Does NATO Need a Crisis?

Can the alliance transform itself into an international police force or should it await the next chance to be useful?

At his Foreign Policy blog, The Multilateralist, David Bosco wonders whether NATO needs a new crisis to find purpose in this twenty-first century.

While the alliance is officially rethinking its future, the most recent test case — Afghanistan — is anything but encouraging. Many of the allies are increasingly weary about the ISAF mission there with even the United States appearing to prepare for defeat.

The Netherlands — long one of the alliance’s stalwarts — has pulled out. Canada, another star performer, is getting set to pack up as well. From other quarters, and particularly Eastern Europe, there is grumbling that the costs of the operation are sapping members’ ability to modernize their militaries.

Indeed, throughout Europe armed forces are bracing for spending cuts. Particularly the British, currently the second largest troop contributor to ISAF, will have to make huge sacrifices, including whole brigades, armored formations, artillery units, maritime surveillance aircraft, the Royal Air Force’s fleet of Tornado strike aircraft, amphibious landing ships and one of the Navy’s four Trident submarines.

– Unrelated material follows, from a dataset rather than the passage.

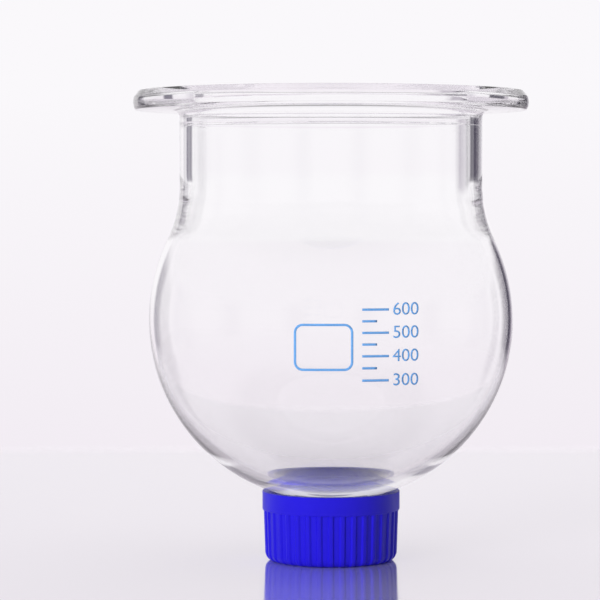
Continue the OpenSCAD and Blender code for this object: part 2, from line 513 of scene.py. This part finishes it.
# The thread's ridge, swept down the bore. It runs out at both ends, where it grows
# narrow and sinks into the wall.
thread_pitch = 4
thread_turns = 1.6
thread_h = 1
thread_foot = 2.4
thread_crest = 1
thread_inset = 2.4
thread_top = cap_h - thread_inset - thread_foot / 2
thread_root = 0.3
thread_edge_r = 0.3
thread_steps = 96
runout_turns = 0.17
runout_width = 0.4
runout_sink = 0.15


def thread_section(share):
    """Section of the ridge at a share of its length, sunk into the wall at both ends."""
    turn = thread_turns * share
    swell = min(1, turn / runout_turns, (thread_turns - turn) / runout_turns)
    swell = swell * swell * (3 - 2 * swell)
    width = runout_width + (1 - runout_width) * swell
    foot, tip = thread_foot / 2 * width, thread_crest / 2 * width
    inner = cap_bore_r - thread_h * swell + runout_sink * (1 - swell)
    root = cap_bore_r + thread_root
    section = rounded([(root, foot), (inner, tip), (inner, -tip), (root, -foot)], thread_edge_r)
    z = thread_top - thread_pitch * turn
    angle = -math.tau * turn
    return [Vector((r * math.cos(angle), r * math.sin(angle), z + h)) * MM for r, h in section]


ridge = bmesh.new()
rings = []
for i in range(thread_steps + 1):
    rings.append([ridge.verts.new(point) for point in thread_section(i / thread_steps)])
for ring, following in zip(rings, rings[1:]):
    for k in range(len(ring)):
        j = (k + 1) % len(ring)
        ridge.faces.new([ring[k], ring[j], following[j], following[k]])
ridge.faces.new(rings[0][::-1])
ridge.faces.new(rings[-1])
bmesh.ops.recalc_face_normals(ridge, faces=ridge.faces)
thread_mesh = bpy.data.meshes.new("cap_thread")
ridge.to_mesh(thread_mesh)
ridge.free()
thread_mesh.shade_smooth()
thread_mesh.set_sharp_from_angle(angle=math.radians(60))
thread = bpy.data.objects.new("cap_thread", thread_mesh)
bpy.context.scene.collection.objects.link(thread)

# One rib: a low bar with sloping flanks and softened corners, drawn along the skirt's
# outline from just inside the collar to the closed end, where it runs into the edge.
rib_sunk = 0.3
rib_edge_r = 0.25
rib_bend_r = 0.05
rib_path = rounded(skirt_line(crest_r - rib_h, 10), rib_bend_r, 1)
rib_path[-1] = (rib_path[-1][0], collar_z + rib_sunk)
bar = bmesh.new()
rib_rings = []
rib_section = rounded(
    [
        (-rib_foot / 2, -rib_sunk),
        (-rib_foot / 2, 0),
        (-rib_crest / 2, rib_h),
        (rib_crest / 2, rib_h),
        (rib_foot / 2, 0),
        (rib_foot / 2, -rib_sunk),
    ],
    rib_edge_r, 3,
)
for x, z in rib_path:
    corners = [Vector((x + h, across, z)) * MM for across, h in rib_section]
    rib_rings.append([bar.verts.new(corner) for corner in corners])
for ring, following in zip(rib_rings, rib_rings[1:]):
    for k in range(len(ring)):
        j = (k + 1) % len(ring)
        bar.faces.new([ring[k], ring[j], following[j], following[k]])
bar.faces.new(rib_rings[0][::-1])
bar.faces.new(rib_rings[-1])
bmesh.ops.recalc_face_normals(bar, faces=bar.faces)
rib_mesh = bpy.data.meshes.new("cap_ribs")
bar.to_mesh(rib_mesh)
bar.free()
rib_mesh.shade_smooth()
rib_mesh.set_sharp_from_angle(angle=math.radians(70))
one_rib = bpy.data.objects.new("one_rib", rib_mesh)
bpy.context.scene.collection.objects.link(one_rib)

# Polypropylene from a finely textured mould: saturated blue, a soft broad gloss and
# a skin with a faint orange-peel a few tenths of a millimetre across. The flow of the
# melt leaves wider patches that differ a little in tint and gloss.
peel_mm = 0.45
peel_depth_mm = 0.012
flow_mm = 9
polypropylene = blank_material("moulded_polypropylene")
place = add(polypropylene, "ShaderNodeTexCoord")
peel = add(
    polypropylene, "ShaderNodeTexNoise",
    {"Scale": 1 / (peel_mm * MM), "Detail": 2.0},
    {"Vector": place.outputs["Object"]},
)
flow = add(
    polypropylene, "ShaderNodeTexNoise",
    {"Scale": 1 / (flow_mm * MM), "Detail": 3.0},
    {"Vector": place.outputs["Object"]},
)
tint = add(polypropylene, "ShaderNodeMix", {"data_type": "RGBA"}, {"Factor": flow.outputs["Fac"]})
tint.inputs["A"].default_value = linear("#1B0ECC")
tint.inputs["B"].default_value = linear("#2012D8")
sheen = add(
    polypropylene, "ShaderNodeMapRange",
    {"To Min": 0.34, "To Max": 0.44},
    {"Value": flow.outputs["Fac"]},
)
orange_peel = add(
    polypropylene, "ShaderNodeBump",
    {"Distance": peel_depth_mm * MM, "Strength": 0.6},
    {"Height": peel.outputs["Fac"]},
)
moulded = add(
    polypropylene, "ShaderNodeBsdfPrincipled",
    {"IOR": 1.49, "Specular IOR Level": 0.3},
    {
        "Base Color": tint.outputs["Result"],
        "Roughness": sheen.outputs["Result"],
        "Normal": orange_peel.outputs["Normal"],
    },
)
add(polypropylene, "ShaderNodeOutputMaterial", links={"Surface": moulded.outputs["BSDF"]})

# The ribs stand round the skirt at even steps: one turn shared out by their number.
rib_tree = bpy.data.node_groups.new("ribs round the skirt", "GeometryNodeTree")
sockets = rib_tree.interface
sockets.new_socket("Geometry", in_out="INPUT", socket_type="NodeSocketGeometry")
count_input = sockets.new_socket("Rib count", in_out="INPUT", socket_type="NodeSocketInt")
sockets.new_socket("Geometry", in_out="OUTPUT", socket_type="NodeSocketGeometry")
nodes, wire = rib_tree.nodes, rib_tree.links.new
entry, result = nodes.new("NodeGroupInput"), nodes.new("NodeGroupOutput")
centres = nodes.new("GeometryNodePoints")
order = nodes.new("GeometryNodeInputIndex")
share_of_turn = nodes.new("ShaderNodeMath")
share_of_turn.operation = "DIVIDE"
turn_by = nodes.new("ShaderNodeMath")
turn_by.operation = "MULTIPLY"
turn_by.inputs[1].default_value = math.tau
heading = nodes.new("ShaderNodeCombineXYZ")
place_ribs = nodes.new("GeometryNodeInstanceOnPoints")
real = nodes.new("GeometryNodeRealizeInstances")
finish = nodes.new("GeometryNodeSetMaterial")
finish.inputs["Material"].default_value = polypropylene
wire(entry.outputs["Rib count"], centres.inputs["Count"])
wire(centres.outputs["Points"], place_ribs.inputs["Points"])
wire(entry.outputs["Geometry"], place_ribs.inputs["Instance"])
wire(order.outputs["Index"], share_of_turn.inputs[0])
wire(entry.outputs["Rib count"], share_of_turn.inputs[1])
wire(share_of_turn.outputs["Value"], turn_by.inputs[0])
wire(turn_by.outputs["Value"], heading.inputs["Z"])
wire(heading.outputs["Vector"], place_ribs.inputs["Rotation"])
wire(place_ribs.outputs["Instances"], real.inputs["Geometry"])
wire(real.outputs["Geometry"], finish.inputs["Geometry"])
wire(finish.outputs["Geometry"], result.inputs["Geometry"])

pattern = one_rib.modifiers.new("ribs", "NODES")
pattern.node_group = rib_tree
pattern[count_input.identifier] = rib_count
graph = bpy.context.evaluated_depsgraph_get()
ribs_mesh = bpy.data.meshes.new_from_object(one_rib.evaluated_get(graph))
bpy.data.objects.remove(one_rib)
ribs_mesh.name = "cap_ribs"
ribs = bpy.data.objects.new("cap_ribs", ribs_mesh)
bpy.context.scene.collection.objects.link(ribs)

shell.data.materials.append(polypropylene)
thread.data.materials.append(polypropylene)
for piece in (shell, ribs, thread):
    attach(piece, "stand")
    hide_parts("screw_cap")

# Stage. A glossy pale table top, in metres. Behind the object it fades softly into the
# white surround, and to the other sides it runs on for more than a metre.
table_back = 0.413
table_side = 1.2
table_fade = 0.03
bpy.ops.mesh.primitive_plane_add(size=2 * (table_side + table_fade))
table = bpy.context.object
table.name = "table"

# Pale acrylic sheet, polished and silvered behind. It mirrors more than plain acrylic
# does, so it is set part metallic, with a slight blur.
table_top = blank_material("pale_acrylic")
place = add(table_top, "ShaderNodeTexCoord")
axes = add(table_top, "ShaderNodeSeparateXYZ", links={"Vector": place.outputs["Object"]})
fade = add(
    table_top, "ShaderNodeMapRange",
    {
        "interpolation_type": "SMOOTHSTEP",
        "From Min": table_back - table_fade,
        "From Max": table_back + table_fade,
    },
    {"Value": axes.outputs["Y"]},
)
acrylic = add(
    table_top, "ShaderNodeBsdfPrincipled",
    {"Base Color": linear("#EAE4EC"), "Metallic": 0.62, "Roughness": 0.11, "IOR": 1.49},
)
nothing = add(table_top, "ShaderNodeBsdfTransparent")
edge = add(
    table_top, "ShaderNodeMixShader",
    links={"Fac": fade.outputs["Result"], 1: acrylic.outputs["BSDF"], 2: nothing.outputs["BSDF"]},
)
add(table_top, "ShaderNodeOutputMaterial", links={"Surface": edge.outputs["Shader"]})
table.data.materials.append(table_top)

# The surround: white all round at a strength of 1, with upright grey panels in level
# directions that the camera doesn't see. Clear glass picks up its dark edge lines
# from them and from a darker ceiling that shows only through glass. Its light on
# the object is an even grey.
surround = bpy.data.worlds.new("white surround")
bpy.context.scene.world = surround
surround.use_nodes = True
surround.node_tree.nodes.clear()
gaze = add(surround, "ShaderNodeTexCoord")
axes = add(surround, "ShaderNodeSeparateXYZ", links={"Vector": gaze.outputs["Generated"]})
bearing = add(
    surround, "ShaderNodeMath", {"operation": "ARCTAN2"},
    {0: axes.outputs["X"], 1: axes.outputs["Y"]},
)
share = add(
    surround, "ShaderNodeMapRange", {"From Min": -math.pi, "From Max": math.pi},
    {"Value": bearing.outputs["Value"]},
)
panels = add(surround, "ShaderNodeValToRGB", links={"Fac": share.outputs["Result"]})

# The panels by their bearing in degrees, with 0 straight behind the object: a grey one
# to the left, a dark one to the right with a pale border, and faint strips farther round.
white, faint = "#FAF8FB", "#D8D4DC"
grey, dark = "#7A7684", "#524E5C"
border, border_end = "#C0BAC4", "#B8B2BC"
ramp = {
    -43: white, -41: grey, -31: grey, -28: white,
    12: white, 14: border, 19: border_end, 21: dark, 41: dark, 43: white, 180: white,
}
faint_half_width = 10
for middle in (-157, -113, -67, 67, 113, 157):
    ramp.update({
        middle - faint_half_width: white,
        middle: faint,
        middle + faint_half_width: white,
    })
stops = panels.color_ramp.elements
while len(stops) > 1:
    stops.remove(stops[-1])
stops[0].color = linear(white)
for degrees, colour in ramp.items():
    stops.new(0.5 + degrees / 360).color = linear(colour)

# Heights are sines of the angle above the level. The white is a little greyer below
# it, the panels fade out from 7 to 13 degrees off it, and the ceiling darkens from 30
# degrees up.
height = add(
    surround, "ShaderNodeMapRange", {"From Min": -0.1, "From Max": 0.04},
    {"Value": axes.outputs["Z"]},
)
tone = add(surround, "ShaderNodeMix", {"data_type": "RGBA"}, {"Factor": height.outputs["Result"]})
tone.inputs["A"].default_value = linear("#F7F3F7")
tone.inputs["B"].default_value = linear("#FFFFFF")
path = add(surround, "ShaderNodeLightPath")
ceiling = add(
    surround, "ShaderNodeMapRange", {"To Min": 1.0, "To Max": 0.3},
    {"Value": path.outputs["Is Transmission Ray"]},
)
overhead = add(
    surround, "ShaderNodeMapRange",
    {"interpolation_type": "SMOOTHSTEP", "From Min": 0.5, "From Max": 0.8, "To Min": 1.0},
    {"Value": axes.outputs["Z"], "To Max": ceiling.outputs["Result"]},
)
unseen = add(
    surround, "ShaderNodeMapRange", {"To Min": 1.0, "To Max": 0.0},
    {"Value": path.outputs["Is Camera Ray"]},
)
slope = add(surround, "ShaderNodeMath", {"operation": "ABSOLUTE"}, {0: axes.outputs["Z"]})
level = add(
    surround, "ShaderNodeMapRange",
    {"interpolation_type": "SMOOTHSTEP", "From Min": 0.12, "From Max": 0.22, "To Max": 0.0},
    {"Value": slope.outputs["Value"], "To Min": unseen.outputs["Result"]},
)
backdrop = add(
    surround, "ShaderNodeMix", {"data_type": "RGBA"},
    {"Factor": level.outputs["Result"], "B": panels.outputs["Color"]},
)
backdrop.inputs["A"].default_value = linear(white)
toned = add(
    surround, "ShaderNodeMix", {"data_type": "RGBA", "blend_type": "MULTIPLY", "Factor": 1.0},
    {"A": backdrop.outputs["Result"], "B": tone.outputs["Result"]},
)
seen = add(
    surround, "ShaderNodeBackground",
    links={"Color": toned.outputs["Result"], "Strength": overhead.outputs["Result"]},
)
grey_light = add(surround, "ShaderNodeBackground", {"Color": linear("#FFFFFF"), "Strength": 0.18})
choice = add(
    surround, "ShaderNodeMixShader",
    links={
        "Fac": path.outputs["Is Diffuse Ray"],
        1: seen.outputs["Background"],
        2: grey_light.outputs["Background"],
    },
)
add(surround, "ShaderNodeOutputWorld", links={"Surface": choice.outputs["Shader"]})


def lamp(kind, name, place, aim, spread, strength):
    """A soft studio lamp at a place, turned to a point and left out of reflections."""
    light = bpy.data.lights.new(name, kind)
    setattr(light, "angle" if kind == "SUN" else "size", spread)
    light.energy = strength
    holder = bpy.data.objects.new(name, light)
    holder.location = place
    holder.rotation_euler = (Vector(aim) - Vector(place)).to_track_quat("-Z", "Y").to_euler()
    holder.visible_glossy = False
    holder.visible_transmission = False
    bpy.context.scene.collection.objects.link(holder)


lamp(
    "SUN", "key light", place=(-0.58, -0.78, 0.2), aim=(0, 0, 0.06),
    spread=math.radians(28), strength=3,
)
lamp(
    "AREA", "top light", place=(0.1, 0.1, 1.2), aim=(0, 0, 0.08),
    spread=0.8, strength=4.5,
)

# Camera: 937 mm in front of the object's axis, level with the shoulder's upper end and
# turned down a little. The lens draws a millimetre at the axis 2.775 pixels wide, and
# its shift puts the axis a little right of the picture's middle.
image_px = 600
px_per_mm = 2.775
axis_px = 331
distance = 937
eye_z = 130.6
middle_z = 94
sensor_mm = 36
camera = bpy.data.cameras.new("camera")
camera.sensor_width = sensor_mm
camera.lens = sensor_mm * distance * px_per_mm / image_px
camera.shift_x = (image_px / 2 - axis_px) / image_px
camera.clip_start = 0.01
view = bpy.data.objects.new("camera", camera)
view.location = Vector((0, -distance, eye_z)) * MM
down = Vector((0, 0, middle_z)) * MM - view.location
view.rotation_euler = down.to_track_quat("-Z", "Y").to_euler()
bpy.context.scene.collection.objects.link(view)
bpy.context.scene.camera = view

# Light that is caught inside the glass needs many bounces to get out again.
bpy.context.scene.view_settings.view_transform = "Standard"
bpy.context.scene.cycles.max_bounces = 32
bpy.context.scene.cycles.transmission_bounces = 24
bpy.context.scene.cycles.glossy_bounces = 24
bpy.context.scene.cycles.transparent_max_bounces = 16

Without much coordination taking place yet on the European level, such savings will put an even greater strain on the United States and its already massive defense budget. But with Washington also forced to cut spending across the board, complaints of the Europeans free riding on American power will likely intensify.

NATO, in the process, risk being sidelined and reduced to “a strategic backstop that exists just in case,” as Bosco puts it. There are alternatives.

First is becoming something of a global police force. “NATO could seek to regularize the role it has played in Afghanistan as a global stabilization force.” The Americans may like the sound of that but as for the other member states, Afghanistan has been “a traumatic experience,” according to Bosco, “and there’s not much appetite for seeking out new dragons to slay.”

Another option is to “embrace the bear.” NATO has already swallowed much of the former Warsaw Pact, so why not Russia itself? It’s a nifty idea but with all the Cold War nostalgia sweeping through the corridors of the Kremlin, one that’s unlikely to become a reality any time soon.

A third possibility is to transform into “an alliance of democracies” with countries as Australia, Japan and South Africa joining the club and together becoming “an active force for democratization around the world.” Such notion entirely ignores the fact that the group of democracies around the world has grown exponentially in recent years; that to pretend otherwise and have NATO be their representative should be pretty offensive to countries as Brazil, Colombia, India, Turkey and similar states currently maintaining close ties with the West but then suddenly shown the door because they’re not part of the ol’ boy network.

“Probably the most likely course,” Brosco admits, “is for the alliance to lick its wounds, weather the current round of defense cuts and consolidation, and wait for another opportunity to be useful.” What’s so bad about being “just in case” anyway? Something will turn up eventually.